Дело в том, что Олег в дошкольный период своего существования однажды сильно подвел отца. Труд Валентинович, как обычно, вел сына из детского сада и остановился на Солянке возле ларька, где собирались после работы окрестные мужички и куда изредка прикатывал на своей тележке инвалид Витенька, столь поразивший некогда детское воображение Олега. Отец остановился с закономерной и вполне невинной мыслью выпить конвенционную кружку пива. В процессе взаимной притирки Людмила Константиновна после долгого сопротивления все-таки сделала уступку неодолимому родовому башмаковскому влечению к выпивке и разрешила мужу 1 (одну) кружку пива после работы. Она-то и называлась «конвенционной». Труд Валентинович вроде бы на это согласился. Но демоны искушения не дремали и в тот вечер явились в виде двух мужичков, купивших в гастрономе бутылку «Зубровки» и подыскивавших третьего. Кстати, напрасно утверждают, будто русский народ в пьянстве не знает меры. Знает. И эти стихийные, совершаемые по какому-то подсознательному порыву поиски третьего — тому свидетельство. Разве нельзя выпить бутылку вдвоем? Конечно, можно. А поди ж ты…

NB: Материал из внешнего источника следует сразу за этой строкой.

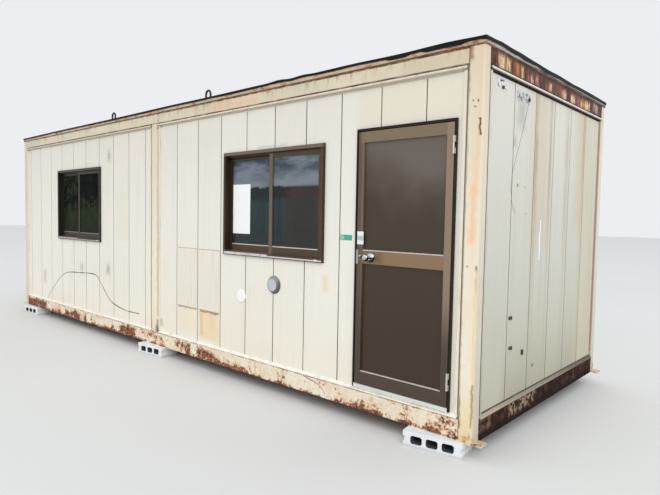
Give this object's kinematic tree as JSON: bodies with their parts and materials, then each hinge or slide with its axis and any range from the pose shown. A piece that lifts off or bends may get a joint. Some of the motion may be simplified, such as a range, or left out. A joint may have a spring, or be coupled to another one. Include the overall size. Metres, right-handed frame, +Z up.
{
  "type": "portable site cabin",
  "caption": "Long steel site cabin with sheet walls, sliding windows and an outward door, standing on concrete blocks.",
  "frame": {"origin": "on the ground, under the middle of the cabin", "axes": "+X along the long walls towards the door end, +Y from the door side to the back, +Z up"},
  "size_m": [7.32, 2.4888, 2.5839],
  "materials": {
    "frame_steel": "cream gloss paint, chalked, with orange rust",
    "floor_beam_steel": "cream paint over heavy flaking rust",
    "primed_steel": "red oxide primer",
    "siding": "pale cream baked paint, faintly streaked",
    "strip_steel": "cream paint with rusty edges",
    "roof_core": "weathered cream edge",
    "roof_sheet": "dark weathered sheet with rust",
    "eye_steel": "dark rusty round bar",
    "bronze_aluminium": "dark bronze anodised",
    "window_glass": "clear float glass",
    "door_frame_aluminium": "dark bronze anodised",
    "sill_aluminium": "bare aluminium, dusty",
    "door_rails": "bronze anodised, worn",
    "door_panels": "flat dark brown sheet",
    "hinge_steel": "dull steel",
    "knob_metal": "polished, slightly dull",
    "strike_metal": "satin",
    "vent_plastic": "grey, dusty",
    "cover_plastic": "white, dusty",
    "concrete": "pale dry concrete",
    "floor_board": "worn plywood",
    "ceiling_board": "white faced board"
  },
  "bodies": {
    "cabin": {"front_floor_beam": "floor_beam_steel", "back_floor_beam": "floor_beam_steel", "left_floor_beam": "floor_beam_steel", "right_floor_beam": "floor_beam_steel", "front_roof_beam": "frame_steel", "back_roof_beam": "frame_steel", "left_roof_beam": "frame_steel", "right_roof_beam": "frame_steel", "floor_joists": "primed_steel", "front_right_post": "frame_steel", "front_left_post": "frame_steel", "back_right_post": "frame_steel", "back_left_post": "frame_steel", "front_middle_post": "frame_steel", "back_middle_post": "frame_steel", "floor_board": "floor_board", "ceiling_board": "ceiling_board", "front_wall_left_bay": "siding", "front_wall_right_bay": "siding", "front_wall_over_door": "siding", "front_wall_beside_door": "siding", "door_step": "siding", "back_wall_left_bay": "siding", "back_wall_right_bay": "siding", "left_end_wall": "siding", "right_end_wall": "siding", "head_strips": "strip_steel", "base_strips": "strip_steel", "side_strips": "strip_steel", "roof_core": "roof_core", "roof_sheet": "roof_sheet", "front_lifting_eyes": "eye_steel", "back_lifting_eyes": "eye_steel", "left_window_frame": "bronze_aluminium", "right_window_frame": "bronze_aluminium", "left_window_jambs": "bronze_aluminium", "right_window_jambs": "bronze_aluminium", "left_window_outer_sash": "bronze_aluminium", "left_window_inner_sash": "bronze_aluminium", "right_window_outer_sash": "bronze_aluminium", "right_window_inner_sash": "bronze_aluminium", "left_window_panes": "window_glass", "right_window_panes": "window_glass", "door_frame": "door_frame_aluminium", "door_sill": "sill_aluminium", "frame_hinges": "hinge_steel", "strike_plate": "strike_metal", "vent_cap": "vent_plastic", "round_cover": "cover_plastic", "front_blocks": "concrete", "back_blocks": "concrete"},
    "door": {"door_leaf": "door_rails", "door_panels": "door_panels", "leaf_hinges": "hinge_steel", "door_roses": "knob_metal", "lock_plate": "strike_metal"},
    "knob": {"door_knobs": "knob_metal"}
  },
  "joints": [
    {"name": "door_hinge", "type": "hinge", "parent": "cabin", "child": "door", "pos_m": [3.421, -1.1645, 1.15], "axis": [0, 0, 1], "range_deg": [0, 110]},
    {"name": "knob_turn", "type": "hinge", "parent": "door", "child": "knob", "pos_m": [2.8045, -1.156, 1.176], "axis": [0, 1, 0], "range_deg": [-60, 60], "stiffness_Nm_per_rad": 0.3}
  ]
}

Труд Валентинович колебался недолго, но строго-настрого предупредил сына: если мама будет спрашивать, что пили, намертво тверди: пиво.

— А это пиво? — удивился Олег.

— Конечно, пиво. Только в бутылке. Так вкуснее…

Как выпивающий мужчина никогда не перепутает на вкус пиво и «Зубровку» (хотя цвет примерно одинаковый), так жена выпивающего мужчины никогда не ошибется, что именно — пиво или «Зубровку» — употребил супруг, прежде чем заявиться домой.

— Да нет, Люд, кружечку, как обычно! — обиделся даже Труд Валентинович.

— Может, это какое-нибудь особенное пиво, повышенной крепости?

— Обычное. Жигулевское. Правда, старое, зараза, мутное…

— И в бутылке! — добавил Олег, крутившийся под ногами у выяснявших отношения взрослых.

— В бутылке?

— В бутылке, — окончательно обиделся на такое недоверие Труд Валентинович. — А что, разве пива в бутылках не бывает?

— Бывает. А что, Олеженька, было нарисовано на бутылке?

— Бычок.

— Какой бычок?

— А вот такой. — будущий эскейпер приставил указательные пальчики ко лбу и замычал.